PROVIDED MATERIAL ::
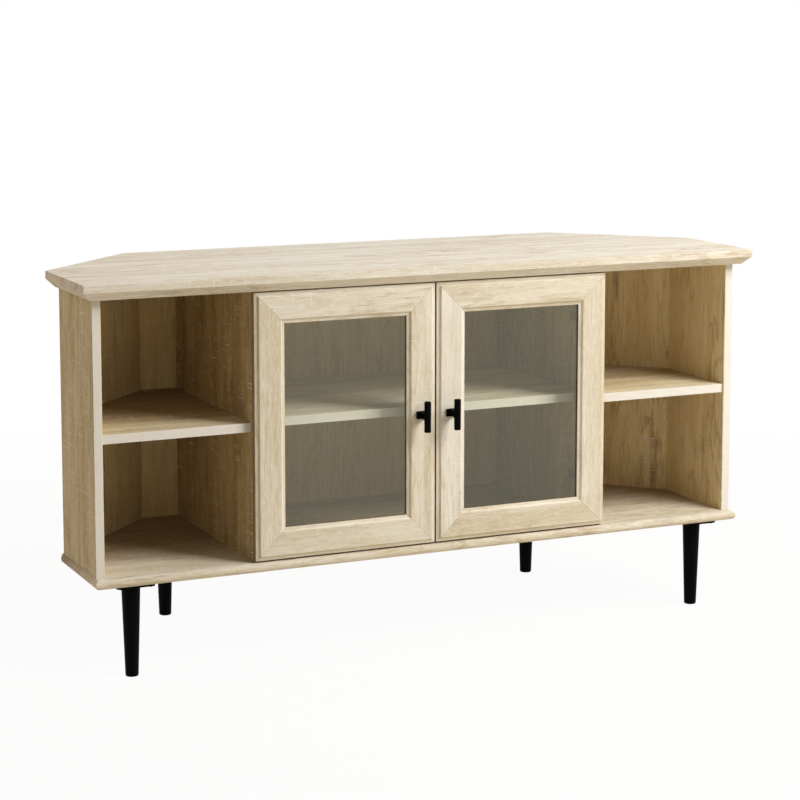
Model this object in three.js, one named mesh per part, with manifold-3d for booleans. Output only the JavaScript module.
// Corner TV cabinet: an open bay on each side of a closed centre bay, on four tapered legs.
// Millimetres, +Z up, front towards -Y. The origin is on the floor, in the middle of the
// whole object's box. Inside the cabinet group, y = 0 is the front edge of the top board.
import * as THREE from 'three';
import { mergeVertices } from 'three/addons/utils/BufferGeometryUtils.js';
import Module from 'manifold-3d';

const wasm = await Module();
wasm.setup();

// Overall sizes
const width = 1219.2;
const height = 643;
const depth = 408;

// Clearances and cuts
const clearance = 0.3;
const overrun = 20;
const arris = 0.8;
const weldGap = 1e-4;

// Top board: an upright edge, then a wide bevel underneath
const topThickness = 26;
const topBevel = 13.5;
const topSideLength = 216;

// Carcass boards and how far they stand back from the top board
const board = 15;
const panelSetback = 30;
const carcassInset = 20.6;
const diagonalInset = 18.4;
const backInset = 1.5;
const backThickness = 5;

// Bottom board: how far it reaches past the carcass, and its place above the floor
const bottomThickness = 16;
const bottomLip = 4.7;
const bottomDiagonalLip = 3.6;
const bottomSetback = 13.5;

// Open side bays, the centre bay between them, and the shelves
const sideBay = 249.5;
const shelfRise = 229.5;
const sideShelfSetback = 3.5;
const centreShelfSetback = 32;
const centreShelfPlay = 1;

// Shelf pins: a stem in the divider, a collar and a flat tongue under the shelf
const pinRadius = 2.5;
const pinStem = 8;
const pinCollarRadius = 4;
const pinCollar = 1;
const pinTongue = 9;
const pinTongueWidth = 6;
const pinTongueThickness = 2.2;
const pinInset = 40;

// Doors: full overlay on the dividers, between the top and bottom boards
const doorThickness = 15;
const doorBackGap = 0.9;
const doorEdgeInset = 1.5;
const meetingGap = 3;
const doorBottomGap = 3;
const doorTopGap = 2.5;

// Door frame moulding: steep bevel next to the face, then a shallow ledge to the edge
const frameWidth = 52;
const bevelRun = 3;
const bevelDrop = 3;
const ledgeRun = 4.4;
const ledgeDrop = 1;
const lipThickness = 6.5;
const rabbet = 8.5;
const glassThickness = 4;
const glassPlay = 1;
const beadWidth = 7;

// Cast T-bar knob: an upright round bar on a neck with an oblong foot, and curved webs
// above and below the neck where it meets the bar
const barLength = 52;
const barRadius = 5.6;
const barRound = 1.2;
const knobProjection = 29.1;
const footWidth = 20;
const footHeight = 13;
const footThickness = 4;
const footRound = 2;
const neckWidth = 8;
const neckHeight = 11;
const webReach = 4;
const knobScrewRadius = 2;
const knobScrewGrip = 14;
const knobScrewHeadRadius = 4.5;
const knobScrewHead = 2.4;

// Concealed hinges: a cup in the door, an arm on a plate on the divider
const hingeFromEnd = 80;
const cupRadius = 17.5;
const cupDepth = 11;
const cupFromEdge = 22.5;
const cupWall = 1.2;
const flangeThickness = 0.6;
const flangeWidth = 27;
const flangeLength = 60;
const flangeHoleSpacing = 48;
const plateFromFront = 37;
const plateWidth = 15;
const plateSpan = 48;
const plateThickness = 2.5;
const plateHoleSpacing = 32;
const plateHoleRadius = 2.4;
const saddleLength = 38;
const saddleHeight = 8;
const saddleWidth = 8;
const armWidth = 14;
const armWall = 1.5;
const armHeight = 19.5;
const armRear = 56;
const armShoulder = 14;
const noseDepth = 7;
const noseSize = 8;
const noseWidth = 9;
const hingeScrewRadius = 3;
const hingeScrewHeight = 1;

// Legs: tapered, on screwed-on plates, each with a bolt into the bottom board
const legHeight = 152;
const legTopRadius = 15.4;
const legFootRadius = 10.65;
const legFootRound = 2;
const legPlateSize = 64;
const legPlateThickness = 3;
const legPlateCorner = 5;
const legPlateHoleRadius = 2.4;
const legPlateHoleInset = 7;
const legBoltRadius = 4;
const legBoltLength = 13;
const frontLegFromSide = 68.7;
const frontLegFromFront = 38;
const rearLegFromCorner = 38.2;
const rearLegFromBack = 32.5;

// Facets round a full turn
const fineTurn = 28;
const coarseTurn = 12;

// Heights, from the floor up
const bottomBase = legHeight + legPlateThickness;
const bottomTop = bottomBase + bottomThickness;
const topBase = height - topThickness;
const panelHeight = topBase - bottomTop;
const shelfTop = bottomTop + shelfRise;
const shelfBase = shelfTop - board;

// Plan of the carcass: half widths, back faces, and the value of x + y along each diagonal
const slope = Math.SQRT2;
const carcassHalf = width / 2 - carcassInset;
const sideInner = carcassHalf - board;
const topDiagonal = width / 2 + topSideLength;
const backOuterDiagonal = topDiagonal - diagonalInset * slope;
const backInnerDiagonal = backOuterDiagonal - backThickness * slope;
const backOuter = depth - backInset;
const backInner = backOuter - backThickness;
const bottomHalf = carcassHalf + bottomLip;
const bottomDiagonal = backOuterDiagonal + bottomDiagonalLip * slope;
const dividerOuter = sideInner - sideBay;
const dividerInner = dividerOuter - board;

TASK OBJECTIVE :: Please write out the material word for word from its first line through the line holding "import Module from 'manifold-3d';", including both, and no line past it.

EXERCISE OUTPUT ::
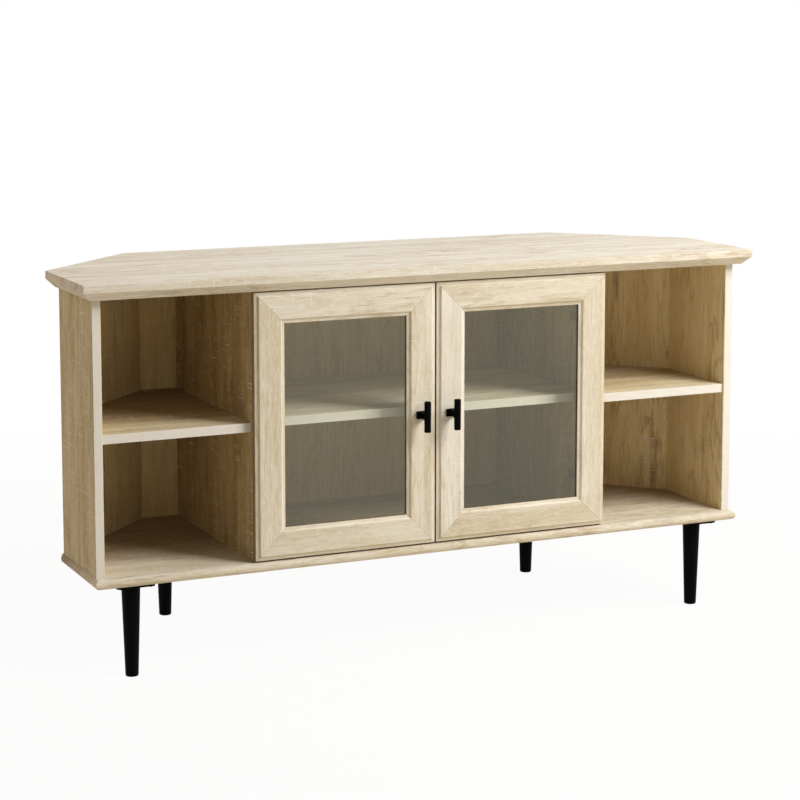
Model this object in three.js, one named mesh per part, with manifold-3d for booleans. Output only the JavaScript module.
// Corner TV cabinet: an open bay on each side of a closed centre bay, on four tapered legs.
// Millimetres, +Z up, front towards -Y. The origin is on the floor, in the middle of the
// whole object's box. Inside the cabinet group, y = 0 is the front edge of the top board.
import * as THREE from 'three';
import { mergeVertices } from 'three/addons/utils/BufferGeometryUtils.js';
import Module from 'manifold-3d';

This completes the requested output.